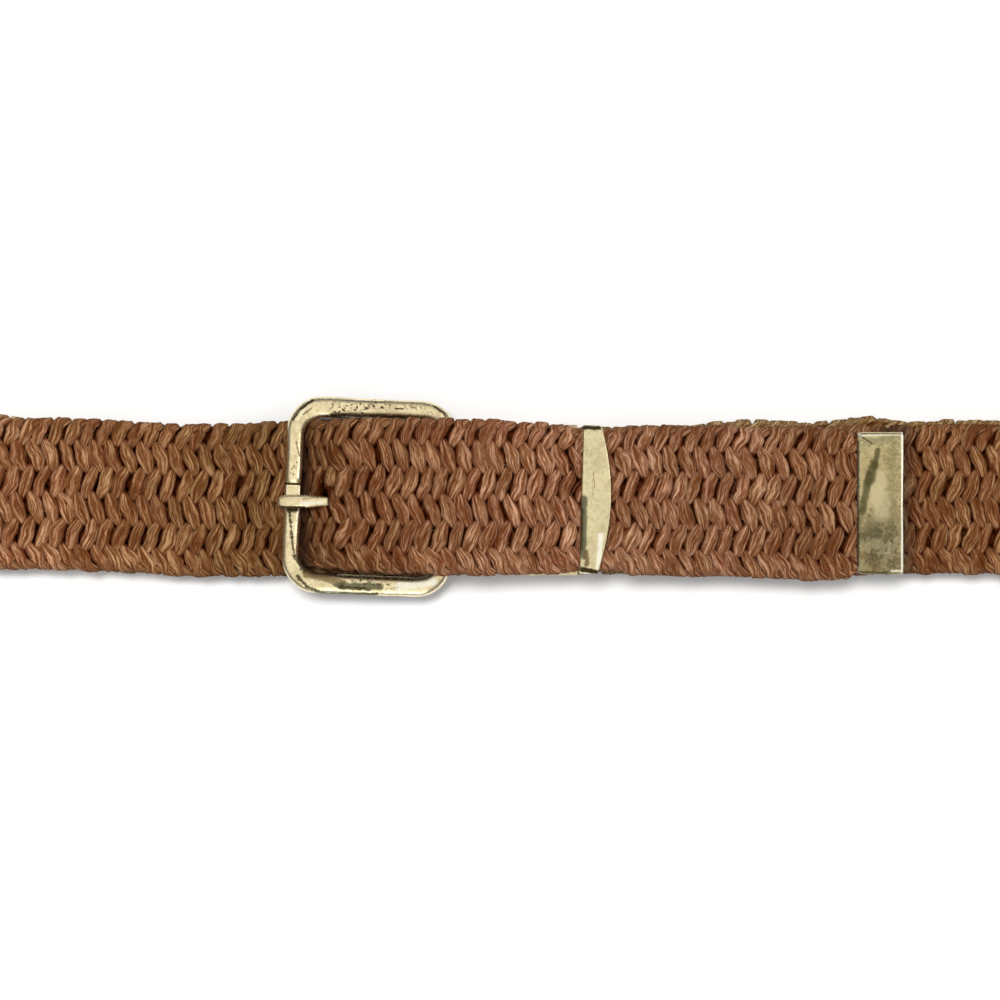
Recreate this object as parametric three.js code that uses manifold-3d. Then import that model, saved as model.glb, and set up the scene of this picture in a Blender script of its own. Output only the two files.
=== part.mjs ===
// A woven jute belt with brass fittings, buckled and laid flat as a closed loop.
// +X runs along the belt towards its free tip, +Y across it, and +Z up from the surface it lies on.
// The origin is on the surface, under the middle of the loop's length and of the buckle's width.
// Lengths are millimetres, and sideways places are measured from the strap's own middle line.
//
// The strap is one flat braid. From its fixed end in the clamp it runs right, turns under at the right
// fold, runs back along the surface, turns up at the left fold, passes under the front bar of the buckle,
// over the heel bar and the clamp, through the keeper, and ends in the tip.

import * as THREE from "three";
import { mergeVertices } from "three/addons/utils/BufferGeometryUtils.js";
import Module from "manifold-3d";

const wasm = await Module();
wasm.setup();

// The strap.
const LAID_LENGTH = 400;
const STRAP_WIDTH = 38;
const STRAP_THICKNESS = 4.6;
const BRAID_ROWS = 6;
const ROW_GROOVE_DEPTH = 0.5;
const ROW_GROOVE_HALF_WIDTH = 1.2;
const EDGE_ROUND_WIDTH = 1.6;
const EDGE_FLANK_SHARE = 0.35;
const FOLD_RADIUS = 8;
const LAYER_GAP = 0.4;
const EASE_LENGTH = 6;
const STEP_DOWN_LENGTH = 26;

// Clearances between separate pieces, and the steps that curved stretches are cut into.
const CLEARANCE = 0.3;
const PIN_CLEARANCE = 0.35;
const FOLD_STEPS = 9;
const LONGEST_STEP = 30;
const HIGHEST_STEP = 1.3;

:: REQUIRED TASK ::
Give the material above again, word for word.

:: FINISHED ANSWER ::
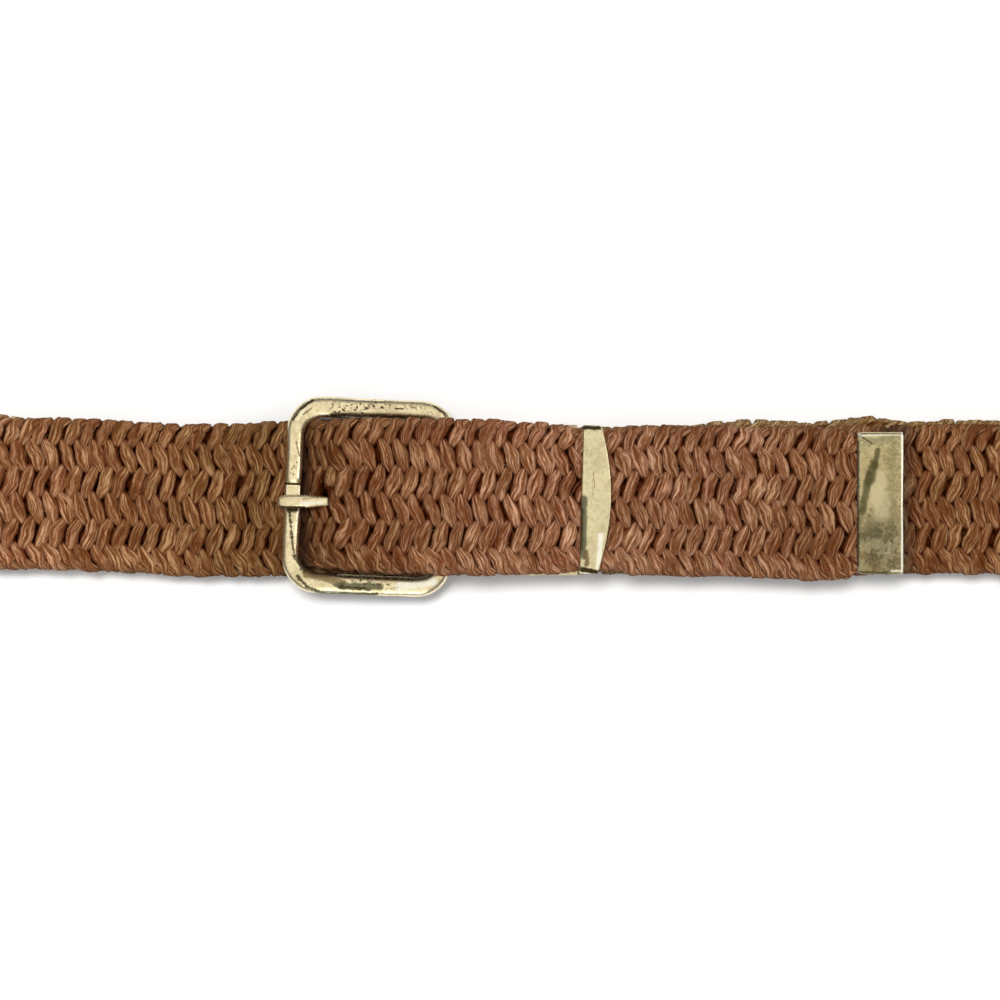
Recreate this object as parametric three.js code that uses manifold-3d. Then import that model, saved as model.glb, and set up the scene of this picture in a Blender script of its own. Output only the two files.
=== part.mjs ===
// A woven jute belt with brass fittings, buckled and laid flat as a closed loop.
// +X runs along the belt towards its free tip, +Y across it, and +Z up from the surface it lies on.
// The origin is on the surface, under the middle of the loop's length and of the buckle's width.
// Lengths are millimetres, and sideways places are measured from the strap's own middle line.
//
// The strap is one flat braid. From its fixed end in the clamp it runs right, turns under at the right
// fold, runs back along the surface, turns up at the left fold, passes under the front bar of the buckle,
// over the heel bar and the clamp, through the keeper, and ends in the tip.

import * as THREE from "three";
import { mergeVertices } from "three/addons/utils/BufferGeometryUtils.js";
import Module from "manifold-3d";

const wasm = await Module();
wasm.setup();

// The strap.
const LAID_LENGTH = 400;
const STRAP_WIDTH = 38;
const STRAP_THICKNESS = 4.6;
const BRAID_ROWS = 6;
const ROW_GROOVE_DEPTH = 0.5;
const ROW_GROOVE_HALF_WIDTH = 1.2;
const EDGE_ROUND_WIDTH = 1.6;
const EDGE_FLANK_SHARE = 0.35;
const FOLD_RADIUS = 8;
const LAYER_GAP = 0.4;
const EASE_LENGTH = 6;
const STEP_DOWN_LENGTH = 26;

// Clearances between separate pieces, and the steps that curved stretches are cut into.
const CLEARANCE = 0.3;
const PIN_CLEARANCE = 0.35;
const FOLD_STEPS = 9;
const LONGEST_STEP = 30;
const HIGHEST_STEP = 1.3;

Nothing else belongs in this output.